I'm not sure when or why I became such a muscial snob. Now mind you, I've always been rather particular about the music I liked, but, I really have the feeling that I became a musical snob somewhere in the few years. All I know is that my CD buying habits have tailed off a bit since the mid-to-late 1990's, when a trip to my favorite CD purveyor would often involve spending $50-100 and arriving home with half a dozen or more new CDs.

I can think of a number of possible reasons. The self-aggrandizing reason would be that my tastes have simply become more refined. Another would be that my tastes are not reflected in the times (indeed this was one of my first topics in this diary). A third would involve the fact that I have other things (a fiancee, a life) that takes me away from listening to music as I once did. Ultimately though, I think that volume has to do with it somehow: I own upward of 500 CD's, of which around 100-150 are enjoyed with any regularity, and maybe that is enough for some corner of my unconscious mind.

I thought of all of this as I made my first CD purchases in a few months. I got Songs For The Deaf by Queens Of The Stone Age and Testimony by Dana Glover. The former has been on my wish list for over 6 months now, and something of a sure hit because of the involvement of Dave Grohl and Mark Lanegan in its creation. The Dana Glover CD was more of an impulse buy.

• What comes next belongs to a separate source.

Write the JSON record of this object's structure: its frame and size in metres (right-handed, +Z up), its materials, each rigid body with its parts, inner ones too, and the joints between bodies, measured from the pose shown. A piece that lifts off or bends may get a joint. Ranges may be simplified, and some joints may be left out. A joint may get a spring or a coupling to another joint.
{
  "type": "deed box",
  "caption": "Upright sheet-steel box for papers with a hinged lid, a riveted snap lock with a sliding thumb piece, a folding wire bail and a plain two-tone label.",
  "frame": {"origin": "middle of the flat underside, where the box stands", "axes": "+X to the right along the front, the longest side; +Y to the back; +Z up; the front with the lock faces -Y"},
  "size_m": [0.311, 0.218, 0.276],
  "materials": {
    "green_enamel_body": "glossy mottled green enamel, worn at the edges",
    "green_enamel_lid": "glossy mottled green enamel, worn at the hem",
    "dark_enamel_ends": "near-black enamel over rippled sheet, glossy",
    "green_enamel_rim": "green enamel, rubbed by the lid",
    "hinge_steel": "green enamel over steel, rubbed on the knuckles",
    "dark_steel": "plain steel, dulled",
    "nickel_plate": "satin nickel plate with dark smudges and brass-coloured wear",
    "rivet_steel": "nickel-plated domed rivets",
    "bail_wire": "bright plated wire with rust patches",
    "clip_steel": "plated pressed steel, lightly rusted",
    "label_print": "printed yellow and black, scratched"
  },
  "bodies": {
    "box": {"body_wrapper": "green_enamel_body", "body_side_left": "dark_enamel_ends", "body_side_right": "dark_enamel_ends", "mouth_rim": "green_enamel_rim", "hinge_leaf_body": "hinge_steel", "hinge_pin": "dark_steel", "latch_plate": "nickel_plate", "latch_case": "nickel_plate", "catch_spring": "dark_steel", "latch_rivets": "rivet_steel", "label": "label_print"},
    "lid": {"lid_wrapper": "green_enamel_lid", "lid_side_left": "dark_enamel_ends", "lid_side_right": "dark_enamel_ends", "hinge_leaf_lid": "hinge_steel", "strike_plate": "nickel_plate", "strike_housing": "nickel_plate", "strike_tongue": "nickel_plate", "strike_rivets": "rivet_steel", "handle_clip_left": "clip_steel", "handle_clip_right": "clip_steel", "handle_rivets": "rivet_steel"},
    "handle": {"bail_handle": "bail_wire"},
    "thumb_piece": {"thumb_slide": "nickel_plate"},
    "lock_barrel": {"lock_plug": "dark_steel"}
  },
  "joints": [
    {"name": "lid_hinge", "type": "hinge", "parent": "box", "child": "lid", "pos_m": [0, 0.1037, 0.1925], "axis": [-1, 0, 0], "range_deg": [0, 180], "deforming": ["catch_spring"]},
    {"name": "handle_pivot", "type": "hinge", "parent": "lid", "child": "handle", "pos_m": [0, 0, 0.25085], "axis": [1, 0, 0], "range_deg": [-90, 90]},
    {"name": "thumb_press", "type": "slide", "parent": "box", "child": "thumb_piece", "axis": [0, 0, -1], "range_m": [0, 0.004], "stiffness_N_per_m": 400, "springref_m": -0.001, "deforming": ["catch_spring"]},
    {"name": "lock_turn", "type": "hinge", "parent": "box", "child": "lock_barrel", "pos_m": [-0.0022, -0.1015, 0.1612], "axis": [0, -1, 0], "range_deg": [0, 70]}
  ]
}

I heard bits of it on a listening station, saw production credits by Matthew "Break My Stride" Wilder (a one hit wonder from the 80s) and Robbie Robertson, and hoped that it would add another woman singer/songwriter to my CD collection (I miss the Lilith Fair days, if only because I think the quality of female singer songwriters disappoints me less than their modern male counterparts).

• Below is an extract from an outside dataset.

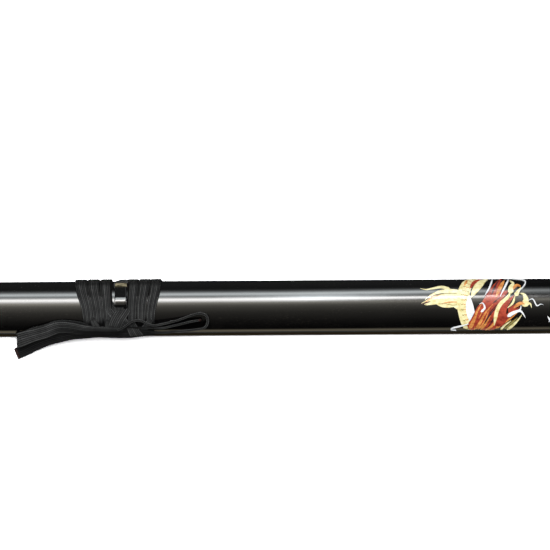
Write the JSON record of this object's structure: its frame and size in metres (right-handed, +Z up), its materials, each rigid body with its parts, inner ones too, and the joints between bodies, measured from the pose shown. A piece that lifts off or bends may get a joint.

Listening to Testimony on the way home got me thinking about the relative quantity and quality of the CDs I bought in the last year. A little research reveals the following list of CD purchases in the last 365 days:

  • Testimony by Dana Glover
  • Songs For The Deaf by Queens Of The Stone Age
  • The Way It Is by Bruce Hornsby & The Range
  • (self-titled) by Rufus Wainwright
  • Scarlett's Walk by Tori Amos
  • Mama Said I'm Crazy by Mississippi Fred McDowell
  • (self-titled) by Audioslave
  • Sea Change by Beck
  • A New Day At Midnight by David Gray
  • Up by Peter Gabriel
  • A Rush Of Blood To The Head by Coldplay
Of these, I have to say that The Way It Is was the only disc that hasn't enjoyed some extended play in my CD player... but it was a nostalgia buy; the last time I listened to it, it was on a cassette tape. Up was perhaps the biggest disappointment. It is difficult for Peter Gabriel to produce material that is unappealing to my ears. Yet, I think he is an artist that labors best out of the limelight and So got him a certain amount of attention that has made him self-conscious ever since. The Rufus Wainright disc was the perhaps the most affecting for me out of the bunch; his reed-y tenor voice, complex melodies, and sometimes obscure lyrics were the most challenging to comprend and ultimately the most satisfying. That disc I think is the one out of the bunch that will probably stick with me the longest.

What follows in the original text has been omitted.